June 06, 2004

Catholic Sell-Out

It's priests like these that give many conservatives hesitation in supporting the Roman Catholic Church, especially in its work in the Third World.

The aforementioned article highlights Father Joe Maier, a priest in Bangkok, Thailand. Father Joe has done some very good things and has created a school in the inner-city slums and taken in many starving and needy children in an attempt to give them a better life. This is all well and good... but then you dig a little deeper and you get things like this out of the article:

What's so unique about this scene is, the kids are praying to Buddha in a Catholic school. But that's just fine with Father Joe Maier, who says he doesn't care if the children say their "Hail Marys" to a statue of Buddha as long as they know some prayers to help them deal with life.

Here's another exchange that I found rather telling:

Father Joe went to Thailand with two assignments.

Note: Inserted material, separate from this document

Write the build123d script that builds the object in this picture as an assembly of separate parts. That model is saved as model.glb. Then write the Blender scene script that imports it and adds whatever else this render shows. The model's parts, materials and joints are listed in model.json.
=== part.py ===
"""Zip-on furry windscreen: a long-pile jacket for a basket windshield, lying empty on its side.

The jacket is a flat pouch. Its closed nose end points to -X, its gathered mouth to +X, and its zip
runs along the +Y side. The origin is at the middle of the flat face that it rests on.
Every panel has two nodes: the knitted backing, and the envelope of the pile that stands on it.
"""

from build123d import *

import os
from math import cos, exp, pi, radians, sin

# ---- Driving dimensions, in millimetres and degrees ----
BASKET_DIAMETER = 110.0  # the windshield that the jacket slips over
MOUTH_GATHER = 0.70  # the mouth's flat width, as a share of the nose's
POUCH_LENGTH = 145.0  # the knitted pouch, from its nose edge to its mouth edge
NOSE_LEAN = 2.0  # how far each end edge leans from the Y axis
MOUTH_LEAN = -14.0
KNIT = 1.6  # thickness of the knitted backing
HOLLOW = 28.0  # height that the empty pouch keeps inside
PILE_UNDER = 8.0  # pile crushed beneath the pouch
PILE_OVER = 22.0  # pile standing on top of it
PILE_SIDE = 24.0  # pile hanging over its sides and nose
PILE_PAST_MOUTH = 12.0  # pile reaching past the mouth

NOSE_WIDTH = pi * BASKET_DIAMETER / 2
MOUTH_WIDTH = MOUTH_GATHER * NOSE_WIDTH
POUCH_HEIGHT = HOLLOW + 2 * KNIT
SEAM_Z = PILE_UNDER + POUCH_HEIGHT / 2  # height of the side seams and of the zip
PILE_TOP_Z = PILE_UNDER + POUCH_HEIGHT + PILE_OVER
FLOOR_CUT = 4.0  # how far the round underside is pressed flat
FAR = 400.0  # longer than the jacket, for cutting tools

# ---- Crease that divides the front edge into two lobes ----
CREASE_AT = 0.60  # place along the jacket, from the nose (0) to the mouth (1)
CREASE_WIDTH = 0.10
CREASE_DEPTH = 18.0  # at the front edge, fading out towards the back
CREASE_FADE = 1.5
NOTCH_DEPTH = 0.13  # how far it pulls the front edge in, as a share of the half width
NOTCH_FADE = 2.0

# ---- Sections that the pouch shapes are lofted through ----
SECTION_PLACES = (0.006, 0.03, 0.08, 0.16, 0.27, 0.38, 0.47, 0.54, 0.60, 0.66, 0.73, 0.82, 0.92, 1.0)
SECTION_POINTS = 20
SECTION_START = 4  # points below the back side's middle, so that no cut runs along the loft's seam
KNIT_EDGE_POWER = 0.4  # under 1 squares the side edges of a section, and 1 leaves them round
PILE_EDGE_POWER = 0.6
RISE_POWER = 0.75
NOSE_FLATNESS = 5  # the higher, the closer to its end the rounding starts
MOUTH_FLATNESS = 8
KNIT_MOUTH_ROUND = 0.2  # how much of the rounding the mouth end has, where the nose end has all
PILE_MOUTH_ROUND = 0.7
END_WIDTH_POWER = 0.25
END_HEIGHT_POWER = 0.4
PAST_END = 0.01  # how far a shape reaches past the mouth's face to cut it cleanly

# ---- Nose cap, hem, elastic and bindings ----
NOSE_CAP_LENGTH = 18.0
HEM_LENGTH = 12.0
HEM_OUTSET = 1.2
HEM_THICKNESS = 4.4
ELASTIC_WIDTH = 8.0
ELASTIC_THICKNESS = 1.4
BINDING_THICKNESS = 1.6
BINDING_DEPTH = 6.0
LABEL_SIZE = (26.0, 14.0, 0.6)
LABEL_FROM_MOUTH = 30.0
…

Fr. MAIER: To become a missionary priest and to work with the people and to convert them to Christianity and become holy, I guess. They converted me, though.

JONES (To Fr. Maier): Who converted you?

Fr. MAIER: The Buddhists and Muslims. I've only learned to be a Christian by learning from the Muslims and Buddhists: tolerance and calmness and peace.

And I find this last quote very telling about Maier's validity as a Christian worker:

Every week those tribes have to gather like a family council. They commune, give pause, and give thanks to the greater being. [Maier] has them learn prayers, but he doesn't enforce it upon them by way of stripping away their Buddhist identity.

In essence, I this sort of thing typifies the problem: taking a positive experience with a spiritual element and relabelling it "Christianity" by mixing in a couple of elements of Christianity and ignoring doctrine so that everyone is happy. While Christ came so that the world could be saved and came in love, He is not weak and willing to submit to other religions just so that their supplicants can feel free to be Christians without any discomfort.

This isn't to say that the entire Roman Catholic Church is responsible for this... but it's been my experience talking with those who work and minister, especially in the Third World, that this is hardly an exception. Rather than do the hard work of fighting local religion, many priests just incorporate large parts of it into Catholicism, and thus create problems for years to come and undermine the name of Christianity and confuse it with some bastardized version.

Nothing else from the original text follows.